In antidepressant ads, if there’s a family member in the frame, he or she is a helpless spectator looking on. As the author relates, the scene is all too accurate.
Arthur E. Giron
These days, you can scarcely watch TV without seeing an ad for an antidepressant. They all seem to be shot from the same script: dimly lit room, unkempt actor. Cue the dolorous music. If there’s a family member in the frame, he or she is a helpless spectator looking on.
The scene is all too accurate. My husband is clinically depressed, and for more than a decade, I’ve been the onlooker. If he’d had any other disease, I would have sat in the doctor’s office beside him when the diagnosis was made and treatment plans were discussed. But depression is different. It’s a lonely, anonymous battle—so much so that I can’t use my real name here for fear of violating my husband’s privacy.

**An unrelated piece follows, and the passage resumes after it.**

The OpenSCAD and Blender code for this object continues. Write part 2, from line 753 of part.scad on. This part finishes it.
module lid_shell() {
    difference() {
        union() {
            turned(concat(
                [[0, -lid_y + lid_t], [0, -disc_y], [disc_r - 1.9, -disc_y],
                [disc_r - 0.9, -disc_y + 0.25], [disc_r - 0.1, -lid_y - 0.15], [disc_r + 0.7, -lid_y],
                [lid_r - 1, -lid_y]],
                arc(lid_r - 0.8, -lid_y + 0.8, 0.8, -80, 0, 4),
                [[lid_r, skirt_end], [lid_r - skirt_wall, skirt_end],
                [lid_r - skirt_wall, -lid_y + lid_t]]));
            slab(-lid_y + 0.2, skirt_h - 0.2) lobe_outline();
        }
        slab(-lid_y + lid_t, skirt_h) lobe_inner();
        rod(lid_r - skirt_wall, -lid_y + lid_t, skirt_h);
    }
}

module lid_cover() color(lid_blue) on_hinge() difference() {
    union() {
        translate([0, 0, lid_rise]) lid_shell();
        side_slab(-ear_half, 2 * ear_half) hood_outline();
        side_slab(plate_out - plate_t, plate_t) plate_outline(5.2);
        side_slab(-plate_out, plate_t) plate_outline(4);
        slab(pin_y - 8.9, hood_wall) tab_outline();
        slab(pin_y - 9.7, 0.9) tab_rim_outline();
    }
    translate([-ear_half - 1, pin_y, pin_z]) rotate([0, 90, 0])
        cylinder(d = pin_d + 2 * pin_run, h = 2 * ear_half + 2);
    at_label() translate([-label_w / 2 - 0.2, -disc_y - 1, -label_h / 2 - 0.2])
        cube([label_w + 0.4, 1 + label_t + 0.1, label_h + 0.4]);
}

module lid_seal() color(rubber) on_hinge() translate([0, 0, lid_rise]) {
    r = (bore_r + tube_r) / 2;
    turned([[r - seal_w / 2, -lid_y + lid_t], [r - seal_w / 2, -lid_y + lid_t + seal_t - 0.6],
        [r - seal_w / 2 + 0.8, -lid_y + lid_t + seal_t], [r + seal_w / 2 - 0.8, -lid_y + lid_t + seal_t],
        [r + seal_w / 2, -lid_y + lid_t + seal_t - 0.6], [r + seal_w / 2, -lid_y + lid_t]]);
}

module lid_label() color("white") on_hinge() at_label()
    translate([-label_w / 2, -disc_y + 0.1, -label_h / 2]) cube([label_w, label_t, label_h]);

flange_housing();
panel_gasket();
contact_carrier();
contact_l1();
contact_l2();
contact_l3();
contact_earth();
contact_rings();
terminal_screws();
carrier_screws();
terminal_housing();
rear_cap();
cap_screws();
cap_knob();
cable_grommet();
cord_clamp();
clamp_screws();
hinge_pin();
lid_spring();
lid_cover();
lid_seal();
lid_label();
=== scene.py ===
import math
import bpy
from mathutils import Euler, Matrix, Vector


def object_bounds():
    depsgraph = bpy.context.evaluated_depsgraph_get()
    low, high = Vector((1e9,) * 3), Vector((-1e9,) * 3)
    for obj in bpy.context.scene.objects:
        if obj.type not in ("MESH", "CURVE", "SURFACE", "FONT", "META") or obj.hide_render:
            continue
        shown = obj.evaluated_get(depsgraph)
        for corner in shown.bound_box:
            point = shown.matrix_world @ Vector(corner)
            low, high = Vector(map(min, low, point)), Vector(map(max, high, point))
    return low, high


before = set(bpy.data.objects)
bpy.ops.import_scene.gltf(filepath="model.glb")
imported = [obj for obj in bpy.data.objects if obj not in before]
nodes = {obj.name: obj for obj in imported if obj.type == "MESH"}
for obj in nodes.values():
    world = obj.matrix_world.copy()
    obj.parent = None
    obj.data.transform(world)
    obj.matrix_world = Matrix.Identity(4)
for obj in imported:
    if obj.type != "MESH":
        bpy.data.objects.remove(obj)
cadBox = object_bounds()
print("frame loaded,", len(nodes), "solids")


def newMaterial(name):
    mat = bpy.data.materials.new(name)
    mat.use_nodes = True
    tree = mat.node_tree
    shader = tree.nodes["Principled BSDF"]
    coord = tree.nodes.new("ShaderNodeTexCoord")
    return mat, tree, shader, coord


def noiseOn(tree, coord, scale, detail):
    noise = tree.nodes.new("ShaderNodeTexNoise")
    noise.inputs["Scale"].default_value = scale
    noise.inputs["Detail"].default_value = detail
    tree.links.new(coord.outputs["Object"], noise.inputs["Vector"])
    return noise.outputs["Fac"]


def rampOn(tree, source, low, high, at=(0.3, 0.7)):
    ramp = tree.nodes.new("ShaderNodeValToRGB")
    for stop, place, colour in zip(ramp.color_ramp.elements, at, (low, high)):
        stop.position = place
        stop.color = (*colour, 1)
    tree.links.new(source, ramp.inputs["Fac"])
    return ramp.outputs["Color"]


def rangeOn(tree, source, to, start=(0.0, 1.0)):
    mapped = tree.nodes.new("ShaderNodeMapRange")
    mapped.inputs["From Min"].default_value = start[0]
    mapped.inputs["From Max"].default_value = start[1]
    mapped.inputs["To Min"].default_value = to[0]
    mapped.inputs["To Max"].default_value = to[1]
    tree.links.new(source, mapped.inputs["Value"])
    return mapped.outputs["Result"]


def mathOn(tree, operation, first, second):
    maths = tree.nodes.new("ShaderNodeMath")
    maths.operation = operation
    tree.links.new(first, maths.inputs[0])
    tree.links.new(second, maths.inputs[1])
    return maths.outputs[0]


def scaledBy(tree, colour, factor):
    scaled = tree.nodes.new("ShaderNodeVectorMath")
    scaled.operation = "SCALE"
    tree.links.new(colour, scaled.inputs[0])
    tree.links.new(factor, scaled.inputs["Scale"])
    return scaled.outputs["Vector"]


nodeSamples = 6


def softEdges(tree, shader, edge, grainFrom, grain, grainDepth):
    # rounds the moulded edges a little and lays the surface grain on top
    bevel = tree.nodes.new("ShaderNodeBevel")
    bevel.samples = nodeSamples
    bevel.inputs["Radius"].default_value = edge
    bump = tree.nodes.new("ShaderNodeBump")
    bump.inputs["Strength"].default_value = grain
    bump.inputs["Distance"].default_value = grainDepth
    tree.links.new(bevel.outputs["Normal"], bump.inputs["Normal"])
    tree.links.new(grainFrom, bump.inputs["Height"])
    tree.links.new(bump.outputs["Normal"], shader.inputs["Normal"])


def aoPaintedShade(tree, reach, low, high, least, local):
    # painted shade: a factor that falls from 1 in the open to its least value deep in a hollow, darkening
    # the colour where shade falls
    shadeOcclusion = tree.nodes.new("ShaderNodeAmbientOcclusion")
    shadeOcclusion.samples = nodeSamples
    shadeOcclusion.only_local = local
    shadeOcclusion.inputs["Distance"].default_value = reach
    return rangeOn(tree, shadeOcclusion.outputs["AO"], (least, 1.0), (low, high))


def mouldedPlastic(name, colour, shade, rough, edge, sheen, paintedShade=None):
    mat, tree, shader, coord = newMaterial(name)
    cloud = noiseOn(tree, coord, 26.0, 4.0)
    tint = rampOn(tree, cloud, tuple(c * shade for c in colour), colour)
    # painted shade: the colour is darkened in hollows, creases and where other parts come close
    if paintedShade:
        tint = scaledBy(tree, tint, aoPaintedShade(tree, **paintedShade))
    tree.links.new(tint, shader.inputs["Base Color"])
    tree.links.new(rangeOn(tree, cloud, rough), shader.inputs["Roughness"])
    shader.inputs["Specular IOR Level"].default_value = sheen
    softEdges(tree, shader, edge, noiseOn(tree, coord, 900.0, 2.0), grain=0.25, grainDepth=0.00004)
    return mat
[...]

My husband’s depression was first diagnosed 13 years ago. A salesperson for a tobacco company, he was the proverbial glad-hander: ready with a joke, asking after his customers’ families. But at home he was a different man. He spoke to me in grunts, if at all. His penchant for a beer after work escalated into a full-blown drinking problem. Soon I started to ask myself why I was in the marriage at all. We went to a counselor, who suspected, quite rightly, that something else was wrong and referred my husband to a psychiatrist.

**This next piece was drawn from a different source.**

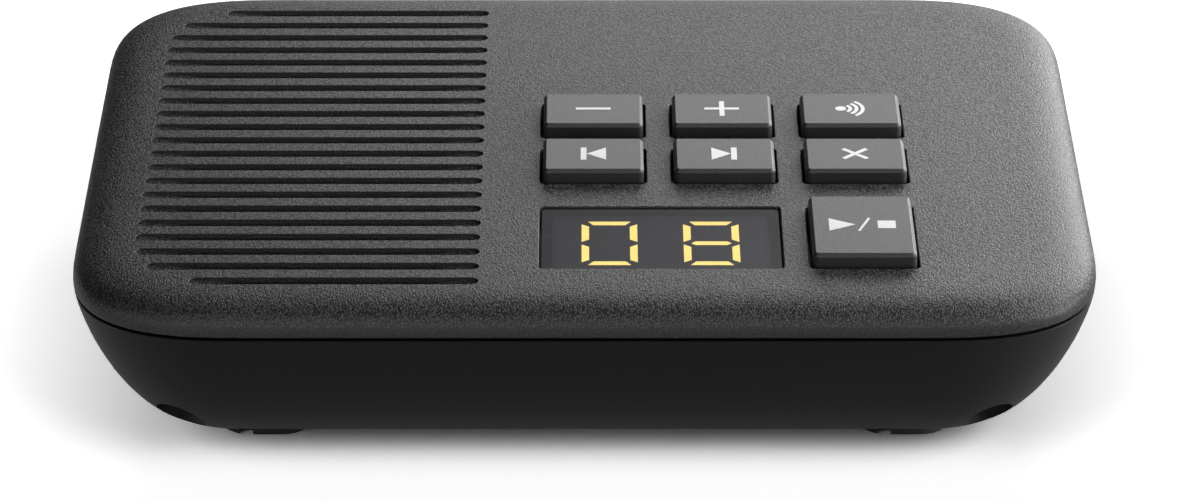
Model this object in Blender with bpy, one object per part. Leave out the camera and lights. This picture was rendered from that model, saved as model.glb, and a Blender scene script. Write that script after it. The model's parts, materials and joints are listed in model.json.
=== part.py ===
"""A desk answering machine: two moulded shells, seven push keys, a two-digit display,
a speaker behind a slotted grille, and the two boards and two sockets inside.

Lengths are in metres. X runs to the right, Y to the back and Z up. The origin lies on
the desk, under the middle of the body.
"""

import math

import bmesh
import bpy
from mathutils import Vector

# Clearances shared by many pieces
seat_gap = 0.0003
overrun = 0.001
weld_distance = 0.000001

# Body outline
corner_radius = 0.019
least_corner_radius = 0.001
corner_exponent = 2.8
corner_steps = 8

# Lower shell: a bowl that falls away from the split line to a flat underside
shell_wall = 0.002
floor_thickness = 0.0016
bowl_inset = 0.014
bowl_start_exponent = 1.28
bowl_turn_exponent = 2.13
bowl_levels = 9
inner_bowl_share = 0.9
inner_bowl_levels = 6

# Upper shell: a flat top with a soft shoulder, and a tongue inside the lower shell
cover_rise = 0.0032
cover_thickness = 0.002
shoulder_inset = 0.00646
shoulder_start_exponent = 3.34
shoulder_turn_exponent = 2.37
shoulder_levels = 6
tongue_depth = 0.0012
tongue_thickness = 0.0012
ceiling_round = 0.001

# Feet
foot_height = 0.0024
foot_width = 0.0095
foot_corner_radius = 0.003
foot_seat_depth = 0.0009
foot_edge_margin = 0.001
foot_edge_round = 0.0003
foot_notch_width = 0.0014
foot_notch_depth = 0.0012
foot_notch_offset = 0.002

# Main board and what decides the height of the lower shell
post_height = 0.0009
post_radius = 0.0025
board_thickness = 0.0012
board_corner_radius = 0.002
board_side_clearance = 0.0008
board_front_inset = 0.0125
board_screw_side_gap = 0.0006
board_rear_clearance = 0.001
post_inset = 0.004
line_jack_height = 0.0115
lid_clearance = 0.0016

# Case screws and their wells in the underside
well_side_inset = 0.0115
well_end_inset = 0.0083
well_radius = 0.0026
well_wall = 0.0024
well_height = 0.0083
well_ledge = 0.002
case_screw_head_radius = 0.0021
case_screw_head_height = 0.0018
case_screw_radius = 0.0014
case_screw_length = 0.007
screw_tip_clearance = 0.0006
cover_boss_wall = 0.0015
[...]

I felt, as Walt Whitman wrote, “both in and out of the game and watching and wondering at it.” My husband came home with a prescription for Paxil, which he said would take about two weeks to “activate.” I wish his psychiatrist had bothered to prepare me for what that meant.One sunny Saturday morning, I returned from the grocery store to find my husband pacing the living room, wild-eyed, fists clenched and teeth gnashing. “Oh my God, I can’t settle down,” he said. I was terrified. The dosage was tapered back, and after a day or so, my husband returned to normal—whatever that was.